Plus à l’Est en Irak, la fin du XXème siècle voit aussi la donne évoluer avec l’émergence du gouvernement régional du Kurdistan. Ce dernier est parfois considéré comme de facto un État kurde au sein de l’Irak tant son autonomie est large. Citons comme exemples la maîtrise par le GRK de son commerce et même l’existence d’une armée propre à la région : les peshmergas. L’établissement et la stabilisation d’une autonomie kurde en Irak étaient pourtant loin d’être acquis tant l’hostilité de Saddam Hussein fut violente vis-à-vis des revendications kurdes. Cependant, la protection onusienne permet au Kurdistan irakien de bénéficier d’une autonomie très importante à partir de 1991. Celle-ci est pérennisée lors de la chute d’Hussein en 2003 par l’union des clans de Barzani et de Talabani – ce dernier étant le fondateur de l’Union Patriotique du Kurdistan – qui cette fois sont parvenus à surmonter leurs divisions. Ces principaux mouvements soutiennent l’invasion menée par les Etats-Unis et leurs alliés, qui s’appuient sur les Kurdes pour saper l’autorité du régime de Bagdad. L’autonomie du Kurdistan irakien, perçue comme le produit de l’ingérence américaine, constitue depuis un sujet de tensions pour le gouvernement central irakien.

Les Kurdes face à Daech et l’expérience du Rojava

Né toujours en Irak à la fin des années 2000, le groupe État islamique connaît un essor considérable et international durant les années 2010 qui lui permet d’auto-proclamer son califat en 2014. Sa dimension profondément obscurantiste et la multiplication de ses attentats sur toute la surface du globe en font l’ennemi numéro un dans la région. Les grandes nations occidentales refusent cependant d’utiliser des troupes au sol et les rapports conflictuels qu’elles entretiennent avec le régime syrien de Bachar el-Assad vont les amener à trouver des alliés en se tournant vers les Kurdes. Ces derniers bénéficient également du soutien des Russes qui leur procurent de l’armement. Les peshmergas irakiens comme les YPG/YPG syriens se révèlent ensuite particulièrement efficaces dans la lutte contre les djihadistes. Les premiers l’emportent à Mossoul quand les seconds reprennent Kobané. Le prix payé est lourd : 36 000 Kurdes meurent au cours du conflit. Le 17 mars 2016, fort de ses succès militaires dans le Nord syrien, le PYD proclame la création d’une fédération démocratique (existante de facto depuis 2014) au Rojava.
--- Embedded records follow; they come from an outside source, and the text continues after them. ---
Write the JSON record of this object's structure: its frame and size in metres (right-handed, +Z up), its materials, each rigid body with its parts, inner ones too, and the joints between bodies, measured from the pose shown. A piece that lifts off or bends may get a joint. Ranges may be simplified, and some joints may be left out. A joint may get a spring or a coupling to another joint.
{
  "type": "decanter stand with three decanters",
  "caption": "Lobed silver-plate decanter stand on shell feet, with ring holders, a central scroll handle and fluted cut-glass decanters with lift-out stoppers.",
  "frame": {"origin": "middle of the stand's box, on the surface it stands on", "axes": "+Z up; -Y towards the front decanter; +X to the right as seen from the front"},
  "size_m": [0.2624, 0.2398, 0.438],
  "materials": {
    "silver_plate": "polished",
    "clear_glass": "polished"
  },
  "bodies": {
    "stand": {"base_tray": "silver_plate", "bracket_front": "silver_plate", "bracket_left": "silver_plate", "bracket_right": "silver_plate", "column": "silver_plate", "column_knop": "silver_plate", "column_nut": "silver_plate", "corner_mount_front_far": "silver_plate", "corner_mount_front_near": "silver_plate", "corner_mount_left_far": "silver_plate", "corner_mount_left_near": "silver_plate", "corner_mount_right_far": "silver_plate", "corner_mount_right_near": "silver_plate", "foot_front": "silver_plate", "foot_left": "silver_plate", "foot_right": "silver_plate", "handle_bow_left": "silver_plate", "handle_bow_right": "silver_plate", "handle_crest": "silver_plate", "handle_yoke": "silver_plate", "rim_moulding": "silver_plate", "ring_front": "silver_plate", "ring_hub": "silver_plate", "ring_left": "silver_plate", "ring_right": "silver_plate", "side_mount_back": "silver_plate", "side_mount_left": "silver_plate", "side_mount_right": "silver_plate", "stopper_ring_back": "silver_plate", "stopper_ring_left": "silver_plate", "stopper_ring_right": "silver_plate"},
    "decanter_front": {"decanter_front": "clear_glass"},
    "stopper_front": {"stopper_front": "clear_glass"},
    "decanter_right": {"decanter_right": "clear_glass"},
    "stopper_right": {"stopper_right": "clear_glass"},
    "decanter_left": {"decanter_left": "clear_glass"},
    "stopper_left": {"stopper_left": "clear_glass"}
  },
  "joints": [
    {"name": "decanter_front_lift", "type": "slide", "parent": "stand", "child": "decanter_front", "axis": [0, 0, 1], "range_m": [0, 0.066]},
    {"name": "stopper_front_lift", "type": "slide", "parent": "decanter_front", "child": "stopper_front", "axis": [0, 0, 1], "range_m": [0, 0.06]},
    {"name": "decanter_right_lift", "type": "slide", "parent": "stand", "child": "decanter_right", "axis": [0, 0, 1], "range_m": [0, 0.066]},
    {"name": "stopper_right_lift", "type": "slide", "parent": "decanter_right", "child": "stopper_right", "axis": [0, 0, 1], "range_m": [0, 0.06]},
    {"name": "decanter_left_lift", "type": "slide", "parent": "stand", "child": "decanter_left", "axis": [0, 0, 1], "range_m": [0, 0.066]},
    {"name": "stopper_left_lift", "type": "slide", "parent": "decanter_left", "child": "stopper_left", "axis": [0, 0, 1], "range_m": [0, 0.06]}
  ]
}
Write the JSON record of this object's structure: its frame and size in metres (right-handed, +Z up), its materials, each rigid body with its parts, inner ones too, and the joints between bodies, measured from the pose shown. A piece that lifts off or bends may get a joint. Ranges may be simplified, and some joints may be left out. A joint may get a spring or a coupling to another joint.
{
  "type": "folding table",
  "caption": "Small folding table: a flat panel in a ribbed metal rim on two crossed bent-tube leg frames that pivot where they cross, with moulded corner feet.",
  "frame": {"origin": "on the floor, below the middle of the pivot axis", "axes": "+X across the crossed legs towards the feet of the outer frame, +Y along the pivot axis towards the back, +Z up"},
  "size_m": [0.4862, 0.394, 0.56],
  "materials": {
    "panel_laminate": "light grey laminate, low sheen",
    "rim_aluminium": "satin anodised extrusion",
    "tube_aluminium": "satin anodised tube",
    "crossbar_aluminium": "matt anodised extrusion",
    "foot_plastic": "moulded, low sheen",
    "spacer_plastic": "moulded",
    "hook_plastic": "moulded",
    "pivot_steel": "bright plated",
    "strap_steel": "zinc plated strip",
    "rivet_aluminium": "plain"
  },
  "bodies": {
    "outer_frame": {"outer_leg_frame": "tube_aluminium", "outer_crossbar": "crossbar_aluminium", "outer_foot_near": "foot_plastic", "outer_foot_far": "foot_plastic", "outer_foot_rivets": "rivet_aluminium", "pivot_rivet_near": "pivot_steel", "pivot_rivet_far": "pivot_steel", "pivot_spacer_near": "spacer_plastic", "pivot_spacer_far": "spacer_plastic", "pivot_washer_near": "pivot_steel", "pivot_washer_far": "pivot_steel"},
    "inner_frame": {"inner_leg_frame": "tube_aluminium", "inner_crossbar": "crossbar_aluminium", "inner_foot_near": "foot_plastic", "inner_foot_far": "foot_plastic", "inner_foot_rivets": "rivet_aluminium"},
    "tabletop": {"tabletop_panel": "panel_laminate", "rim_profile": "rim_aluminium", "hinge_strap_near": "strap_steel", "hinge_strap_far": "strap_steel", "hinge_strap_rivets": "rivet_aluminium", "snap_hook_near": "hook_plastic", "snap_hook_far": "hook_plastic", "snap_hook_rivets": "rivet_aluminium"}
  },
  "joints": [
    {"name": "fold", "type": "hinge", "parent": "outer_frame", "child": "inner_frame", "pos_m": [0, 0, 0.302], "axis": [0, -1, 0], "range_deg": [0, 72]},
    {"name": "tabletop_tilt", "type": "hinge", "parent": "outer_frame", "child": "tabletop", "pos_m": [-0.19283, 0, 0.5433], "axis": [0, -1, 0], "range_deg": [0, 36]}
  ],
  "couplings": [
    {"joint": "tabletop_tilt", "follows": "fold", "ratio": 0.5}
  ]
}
Cette dernière constitue une enclave féministe, démocratique et laïque au milieu des dictatures et des groupes djihadistes qui ensanglantent la région ; érigée en modèle exportable à l’ensemble des zones kurdes de la région, elle doit pourtant en grande partie son existence au soutien logistique des États-Unis…

Plus d’un siècle de combats nationalistes et autonomistes n’ont pas suffi à établir un Kurdistan indépendant. L’opposition de régimes autoritaires, l’inconstance des alliances occidentales – nouées avec les nationalistes kurdes ou leurs ennemis selon qu’ils se trouvent en Irak ou en Turquie – et les divisions internes des Kurdes ont constitué autant d’obstacles à l’accomplissement de cet objectif. À la question de l’autonomie kurde vis-à-vis des États-nations se pose celle de l’indépendance à l’égard des empires – américain et russe, qui n’ont jamais hésité à appuyer la cause kurde lorsqu’elle convergeait avec leurs intérêts géostratégiques. Le mouvement kurde compte plusieurs succès fragiles à son actif, comme la quasi-indépendance du Kurdistan irakien et l’autonomie du Rojava ; ces victoires contre les puissances régionales n’ont cependant été acquises qu’au prix d’un pacte conclu avec les puissances globales dont les termes sont incertains et fluctuants. Ces accès régionaux à l’autonomie mettent aussi au jour l’importante faculté d’évolution idéologique des nationalistes kurdes qui pour certains d’entre eux s’orientent vers l’autonomie dans un cadre confédéral (Syrie) bien que l’idée d’indépendance demeure un horizon souhaité notamment en Irak comme l’ont montré les référendums de 2005 et de 2017. Célébrés en raison de leur lutte contre le djihadisme, les Kurdes s’ils en ont été bien mal récompensés par le président américain Donald Trump, en ont néanmoins retiré une large sympathie auprès de l’opinion internationale et une attention nouvelle portée sur leurs aspirations. Notamment sur l’expérience démocratique et confédérale du Kurdistan syrien. Acteurs toujours centraux de la géopolitique du Moyen-Orient, les Kurdes demeurent toujours en butte à des États peu disposés à leur accorder l’autonomie. Pour autant, ces premiers n’ont pas renoncé à leurs revendications autonomistes dont l’épilogue risque de s’étirer encore pendant plusieurs décennies.